Static fields in specialized classes

Stephen Colebourne scolebourne at joda.org
Wed Oct 15 23:14:38 UTC 2014


On 15 October 2014 16:25, Brian Goetz <brian.goetz at oracle.com> wrote:
> What you should have done even in Java 5 was
> <T> void process(Foo<T>) { ... }

Thats an argument to get developers to type more code for no actual
benefit (in Java 5 to 8). Not very appealing.

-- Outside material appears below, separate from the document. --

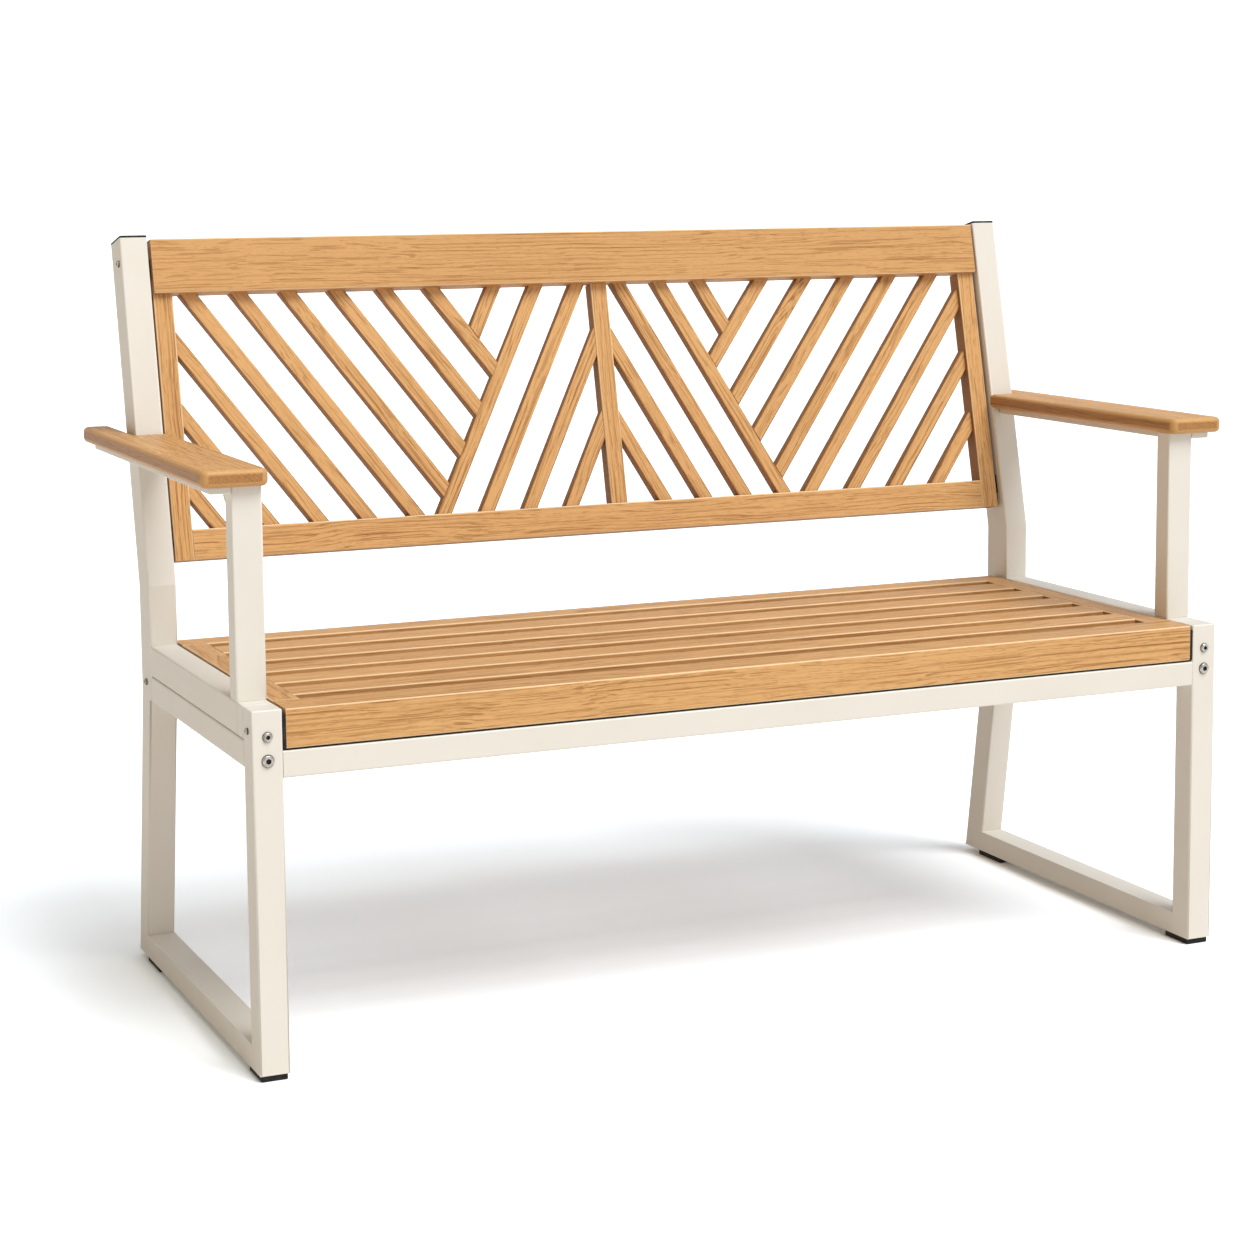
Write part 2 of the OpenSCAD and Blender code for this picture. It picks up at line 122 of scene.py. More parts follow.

> So if you want to write methods that are generic across all
> Foo<T> instantiations, just do:
> <any T> void process(Foo<T> foo) { ... }
> and you're fine.

Not quite. It is not possible to write code in Java 8 that still works
in Java 10. While a private closed code base can potentially make the
change you propose when migrating to 10, an open source library can't.
As an open source author, I need the code I publish to be equally
usable across multiple Java versions. I can't write <any T> today, so
it won't work as desired in 10. The "refactor and you're fine"
argument doesn't work here.

(Conceptually, "any T" is a new supertype of Object and primitive,
which is an understandable design choice, but of little use to running
code both pre and post 10)

> Where this
> falls down is in representation of things like arrays; you want
> ArrayList<int> to be backed by an int[], not an Integer[].  You may be able
> to make boxing faster (and we should!), but when the data hits the heap,
> erasure won't cut it.

We obviously want int[] or value[] not Object[]. What I was suggesting
is that if an int[] is accessed via a dumb Object[] reflection routine
then boxing occurs. If accessed via a smart, specialism aware
reflection routine, then the int[] is visible. Think of it as a
variation of boxing that applies to arrays instead of single objects.

> Avoiding special-casing
> of primitives is part of the design goal here, by unifying all primitives in
> the greater family of "values".

I'm glad to hear that, but I'm not yet seeing it. In fact I'm seeing
the opposite, because that sentence implies unifying primitives and
values, rather than unifying primitives and objects. Perhaps this is
an understanding issue. Perhaps it is an early stage issue.

But my "I want a pony" requirement is still for int and value to "just
be" a kind of Object
(difficulty noted, and where Object is no longer a synonym for reference type).